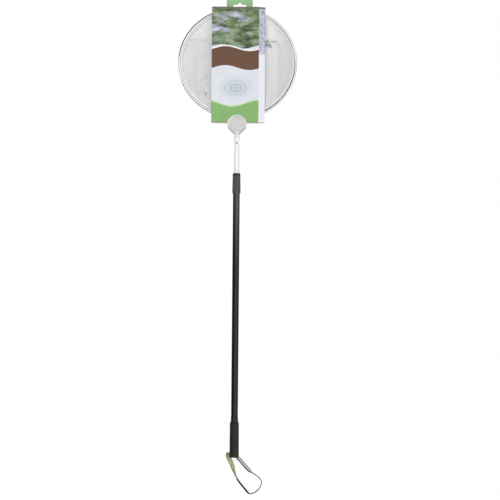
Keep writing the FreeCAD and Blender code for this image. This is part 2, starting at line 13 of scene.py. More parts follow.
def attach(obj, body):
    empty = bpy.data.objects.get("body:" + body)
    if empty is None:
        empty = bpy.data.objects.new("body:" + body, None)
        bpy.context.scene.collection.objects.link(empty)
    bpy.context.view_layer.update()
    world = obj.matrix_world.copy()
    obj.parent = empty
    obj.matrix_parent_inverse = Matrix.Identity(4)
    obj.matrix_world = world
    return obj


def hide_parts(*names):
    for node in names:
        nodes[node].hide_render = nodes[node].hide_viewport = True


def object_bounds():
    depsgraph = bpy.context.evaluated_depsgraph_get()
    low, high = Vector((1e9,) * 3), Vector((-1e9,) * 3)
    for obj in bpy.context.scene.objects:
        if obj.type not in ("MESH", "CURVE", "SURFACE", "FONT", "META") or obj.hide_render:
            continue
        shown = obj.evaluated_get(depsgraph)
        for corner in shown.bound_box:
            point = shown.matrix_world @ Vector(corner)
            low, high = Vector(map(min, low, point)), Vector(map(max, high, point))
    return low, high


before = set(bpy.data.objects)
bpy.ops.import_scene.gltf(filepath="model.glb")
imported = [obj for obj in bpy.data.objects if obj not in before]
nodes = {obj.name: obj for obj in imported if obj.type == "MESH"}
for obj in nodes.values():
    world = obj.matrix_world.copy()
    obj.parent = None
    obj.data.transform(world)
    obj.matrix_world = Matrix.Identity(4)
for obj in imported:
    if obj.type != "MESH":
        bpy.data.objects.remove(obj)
cad_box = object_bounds()
MM = 0.001

# Places and sizes that the solids have too: half the width and half the height of hoop and bag first

hoop_a, hoop_b = 0.1715, 0.161
bag_a, bag_b = 0.167, 0.1565
hoop_centre = Vector((0.0, 0.0, 0.2196))
hem_start_x = 0.03175
bag_front_y = 0.0006
seam_rise = 0.066
bracket_z = 0.038
pin_z = -0.9325
fold_z = 0.3844
card_right = 0.0625
pole_travel = 0.532

# Wrist strap: the points of its line, right of and above the pin, close to the solid's middle line

strap_width = 0.014
strap_thick = 0.0022
strap_length = 0.324
strap_route = [
    (-0.0010, 0.0029), (-0.0095, 0.0033), (-0.0196, 0.0012), (-0.0160, -0.0089),
    (-0.0074, -0.0260), (0.0005, -0.0490), (0.0095, -0.0734), (0.0220, -0.0888),
    (0.0350, -0.1046), (0.0432, -0.1140), (0.0475, -0.1162), (0.0555, -0.1142),
    (0.0660, -0.1092), (0.0755, -0.0995), (0.0808, -0.0880), (0.0818, -0.0780),
    (0.0762, -0.0690), (0.0655, -0.0605), (0.0530, -0.0530), (0.0410, -0.0433),
    (0.0298, -0.0306), (0.0185, -0.0166), (0.0085, -0.0086), (0.0034, -0.0049), (0.0029, 0.0003),
]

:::

Goal: Please write out the material word for word from its first line through the line holding "obj.parent = None", including both, and no line past it.

Output below:
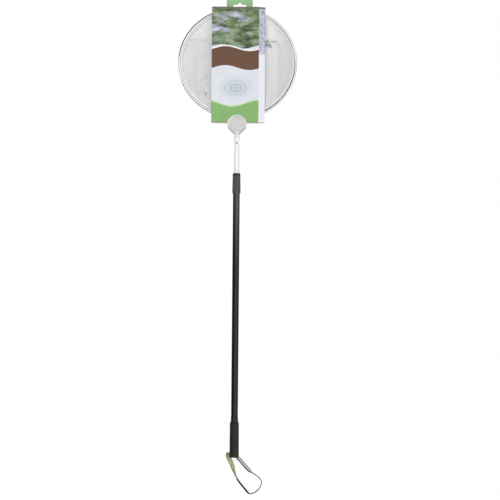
Keep writing the FreeCAD and Blender code for this image. This is part 2, starting at line 13 of scene.py. More parts follow.
def attach(obj, body):
    empty = bpy.data.objects.get("body:" + body)
    if empty is None:
        empty = bpy.data.objects.new("body:" + body, None)
        bpy.context.scene.collection.objects.link(empty)
    bpy.context.view_layer.update()
    world = obj.matrix_world.copy()
    obj.parent = empty
    obj.matrix_parent_inverse = Matrix.Identity(4)
    obj.matrix_world = world
    return obj


def hide_parts(*names):
    for node in names:
        nodes[node].hide_render = nodes[node].hide_viewport = True


def object_bounds():
    depsgraph = bpy.context.evaluated_depsgraph_get()
    low, high = Vector((1e9,) * 3), Vector((-1e9,) * 3)
    for obj in bpy.context.scene.objects:
        if obj.type not in ("MESH", "CURVE", "SURFACE", "FONT", "META") or obj.hide_render:
            continue
        shown = obj.evaluated_get(depsgraph)
        for corner in shown.bound_box:
            point = shown.matrix_world @ Vector(corner)
            low, high = Vector(map(min, low, point)), Vector(map(max, high, point))
    return low, high


before = set(bpy.data.objects)
bpy.ops.import_scene.gltf(filepath="model.glb")
imported = [obj for obj in bpy.data.objects if obj not in before]
nodes = {obj.name: obj for obj in imported if obj.type == "MESH"}
for obj in nodes.values():
    world = obj.matrix_world.copy()
    obj.parent = None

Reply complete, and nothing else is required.